Perkembangan lanjut pada masyarakat Jawa pada umumnya kata Mbilung tidak hanya dilabelkan pada person atau pelaku, tetapi bisa juga sebagai kata ganti perilaku yang tidak sesuai dengan norma pada umumnya. Hal ini lebih-lebih dilekatkan kepada mereka yang berada pada posisi oner.
Kita tinggalkan Mbilung dalam pakeliran wayang, menjadi pertanyaan apakah mbilung-mbilung lainnya ada pada alam nyata. Ternyata tokoh mbilung tidak ada, tetap saja ada pada wilayah imaginative; namun mereka yang berkelakuan mbilung banyak berkeliaran dalam relung kehidupan ini. Tidak ada wilayah kehidupan yang bebas dari perilaku mbilung; bahkan tidak ada profesi yang lepas dari perilaku mbilung, apalagi dengan perkembangan teknologi sekarang. Mereka yang tidak mbilung-pun, bisa membilungkan diri, agar mendapatkan manfaat dari sesuatu, sebagai misal dengan teknik framing yang sejatinya baik bisa jadi di-jelek-kan, atau sebaliknya yang sejatinya jelek tetapi di-baik-kan.
Musim arus politik seperti sekarang ini, banyak sekali mbilung berkeliaran di mana-mana dengan teknik di atas. Teknik pembilungan dilakukan dari cara yang paling halus sampai yang paling kasar, dan dilakukan dari orang pandai yang bergelar Guru Besar, bahkan Jenderal sampai mereka yang biasa-biasa saja. Namun yang lebih mbilung lagi adalah memanfaatkan situasi yang sedang fokus ke sesuatu, lalu menggunakan kesempatan itu untuk kepentingan lain. Sebagai misal banyak orang sedang sibuk dengan pencalonan jabatan tertentu; ada oknum lain memanfatkan situasi agar lepas dari perhatian, melakukan sesuatu yang lainnya di luar nalar.
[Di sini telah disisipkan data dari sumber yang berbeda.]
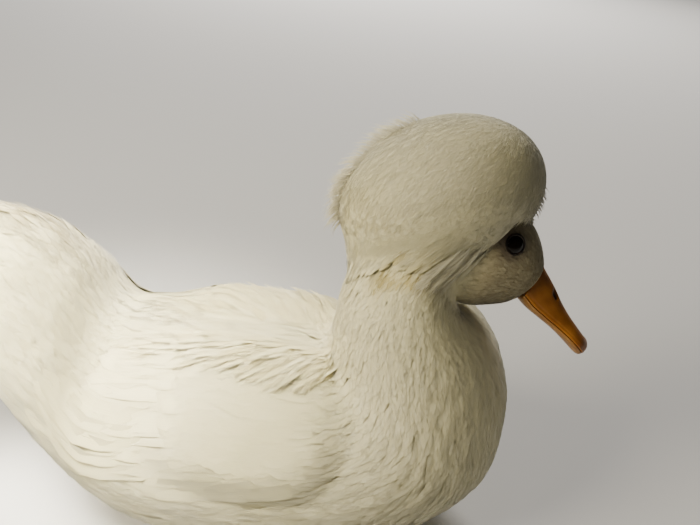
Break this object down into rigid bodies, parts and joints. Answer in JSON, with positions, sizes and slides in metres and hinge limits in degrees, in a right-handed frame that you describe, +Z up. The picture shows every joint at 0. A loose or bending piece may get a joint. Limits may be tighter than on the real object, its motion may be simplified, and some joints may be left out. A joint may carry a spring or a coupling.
{
  "type": "crested duck model",
  "caption": "Life-size still model of a white crested duck resting on its belly, head turned and tilted, with a globe crest, folded wings and raised tail.",
  "frame": {"origin": "centre of the belly's flat resting face, on the floor", "axes": "+X towards the duck's breast and bill, +Y to the duck's left, +Z up"},
  "size_m": [0.4261, 0.1832, 0.2647],
  "materials": {
    "plumage": "soft matt white body feathers with a cream cast",
    "crest_plumage": "soft matt white crest feathers with a cream cast",
    "wing_plumage": "smooth white wing feathers with a slight sheen",
    "tail_plumage": "smooth white tail feathers with a slight sheen",
    "bill": "satin orange bill skin",
    "bill_lower": "satin pale orange bill skin",
    "eye": "wet gloss, near black",
    "foot_skin": "satin scaly orange skin",
    "claw": "semi-gloss pale horn"
  },
  "bodies": {
    "root": {"torso": "plumage", "neck": "plumage", "head": "plumage", "crest": "crest_plumage", "wing_left": "wing_plumage", "wing_right": "wing_plumage", "tail": "tail_plumage", "leg_left": "plumage", "leg_right": "plumage", "bill_upper": "bill", "bill_lower": "bill_lower", "eye_left": "eye", "eye_right": "eye", "foot_left": "foot_skin", "foot_right": "foot_skin", "claw_inner_left": "claw", "claw_middle_left": "claw", "claw_outer_left": "claw", "claw_hind_left": "claw", "claw_inner_right": "claw", "claw_middle_right": "claw", "claw_outer_right": "claw", "claw_hind_right": "claw"}
  },
  "joints": []
}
Contoh pada situasi seperti ini kewaspadaan kita terhadap pengedaran narkoba, kejahatan jalanan, termasuk penanganan korupsi; tampaknya sedikit terabaikan. Sehingga sampai-sampai ada pembelokkan maksud dari hukuman akan kejahatan narkoba, dibelokkan kearah menjadi pahlawan pemberantas narkoba. Jelas melakukan penyimpangan anggaran, dibelokkan kearah kesalahan administrasi, dan masih banyak lagi. Karena persoalan itu tidak sebesar peristiwa Pemilihan Presiden, menjadi semua kita abai akan hal seperti itu. Akhirnya.
Tampaknya kita harus waspada akan kelakuan para mbilung-mbilung seperti ini; jangan sampai kewaspadaan kita akan keselamatan negeri ini terkecoh oleh kelakuan mereka. Sebab siapapun pemimpinnya negeri ini, tugas pokoknya adalah mensejahterakan rakyat; walaupun berkaca dari pengalaman: setelah duduk mereka lupa akan janji seolah terserang vertigo mendadak.
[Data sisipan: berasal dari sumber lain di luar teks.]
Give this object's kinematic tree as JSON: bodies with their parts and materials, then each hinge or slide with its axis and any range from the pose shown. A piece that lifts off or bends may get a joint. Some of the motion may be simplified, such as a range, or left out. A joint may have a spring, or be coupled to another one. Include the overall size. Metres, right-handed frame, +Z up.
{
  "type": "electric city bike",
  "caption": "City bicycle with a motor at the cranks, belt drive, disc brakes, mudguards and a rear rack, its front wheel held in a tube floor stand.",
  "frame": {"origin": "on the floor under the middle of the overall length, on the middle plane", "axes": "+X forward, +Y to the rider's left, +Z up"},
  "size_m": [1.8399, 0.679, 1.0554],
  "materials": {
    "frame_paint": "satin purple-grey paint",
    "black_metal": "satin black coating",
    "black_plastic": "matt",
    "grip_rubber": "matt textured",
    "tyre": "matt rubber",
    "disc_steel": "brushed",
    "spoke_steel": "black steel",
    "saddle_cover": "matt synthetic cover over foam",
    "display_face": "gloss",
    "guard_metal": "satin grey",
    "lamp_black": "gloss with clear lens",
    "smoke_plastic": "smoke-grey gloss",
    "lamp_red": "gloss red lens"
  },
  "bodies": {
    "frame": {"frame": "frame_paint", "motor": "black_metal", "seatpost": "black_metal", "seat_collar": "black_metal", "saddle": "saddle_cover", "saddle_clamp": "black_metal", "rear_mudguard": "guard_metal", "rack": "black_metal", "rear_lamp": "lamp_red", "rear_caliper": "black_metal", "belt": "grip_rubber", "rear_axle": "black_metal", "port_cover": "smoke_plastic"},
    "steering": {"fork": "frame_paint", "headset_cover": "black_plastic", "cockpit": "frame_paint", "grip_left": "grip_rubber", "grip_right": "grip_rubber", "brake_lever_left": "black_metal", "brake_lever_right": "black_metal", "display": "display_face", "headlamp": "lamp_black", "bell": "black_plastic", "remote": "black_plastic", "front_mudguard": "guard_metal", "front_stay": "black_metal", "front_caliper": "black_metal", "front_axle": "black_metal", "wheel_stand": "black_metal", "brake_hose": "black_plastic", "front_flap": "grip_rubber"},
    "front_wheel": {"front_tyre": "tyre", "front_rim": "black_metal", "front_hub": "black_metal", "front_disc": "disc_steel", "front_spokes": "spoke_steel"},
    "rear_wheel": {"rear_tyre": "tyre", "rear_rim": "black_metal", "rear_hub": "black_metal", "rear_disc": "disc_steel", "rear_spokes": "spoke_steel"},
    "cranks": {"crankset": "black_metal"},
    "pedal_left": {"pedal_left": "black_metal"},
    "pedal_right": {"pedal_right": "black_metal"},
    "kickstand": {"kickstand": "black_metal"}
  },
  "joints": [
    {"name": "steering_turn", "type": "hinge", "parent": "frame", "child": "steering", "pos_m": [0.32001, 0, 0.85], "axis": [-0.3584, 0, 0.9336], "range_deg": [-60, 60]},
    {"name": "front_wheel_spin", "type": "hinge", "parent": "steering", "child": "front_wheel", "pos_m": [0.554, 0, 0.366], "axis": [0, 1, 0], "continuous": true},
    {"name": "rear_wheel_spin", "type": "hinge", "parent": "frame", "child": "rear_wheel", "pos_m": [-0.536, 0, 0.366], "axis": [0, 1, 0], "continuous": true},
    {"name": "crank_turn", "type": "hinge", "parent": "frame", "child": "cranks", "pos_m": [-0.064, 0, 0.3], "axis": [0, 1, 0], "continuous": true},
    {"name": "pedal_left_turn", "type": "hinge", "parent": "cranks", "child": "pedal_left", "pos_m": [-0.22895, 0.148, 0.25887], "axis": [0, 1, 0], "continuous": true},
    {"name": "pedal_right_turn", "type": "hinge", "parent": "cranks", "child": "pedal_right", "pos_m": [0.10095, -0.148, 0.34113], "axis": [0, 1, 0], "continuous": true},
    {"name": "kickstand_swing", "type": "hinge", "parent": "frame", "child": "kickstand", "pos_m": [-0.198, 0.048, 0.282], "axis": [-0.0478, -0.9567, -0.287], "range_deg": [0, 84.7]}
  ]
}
Kita yang “waras” harus waspada akan kelakuan pembilungan para petualang yang sering membalikkan fakta. Tidak perduli siapa mereka, karena bisa jadi yang menegakkan hukum adalah mereka orang pertama merobohkan hukum, tukang tangkap justru pihak pertama yang menerima hasil tangkapan, pemimpin yang selama ini kita anggap jujur ternyata dipenghujungnya balik kanan.
Pertanyaan terakhir, apakah Mbilung itu masih diperlukan ?..Kalau pertanyaan ini ditujukan kepada Pak Dalang akan menjawab…”perlu”…sebab wayang satu peti itu kalau tidak ada Mbilungnya akan kurang lengkap; hanya menjadi kacau jika wayang satu peti isinya Mbilung semua, lalu bagaimana mau memainkannya ?….Jawabannya saya serahkan kepada pembaca.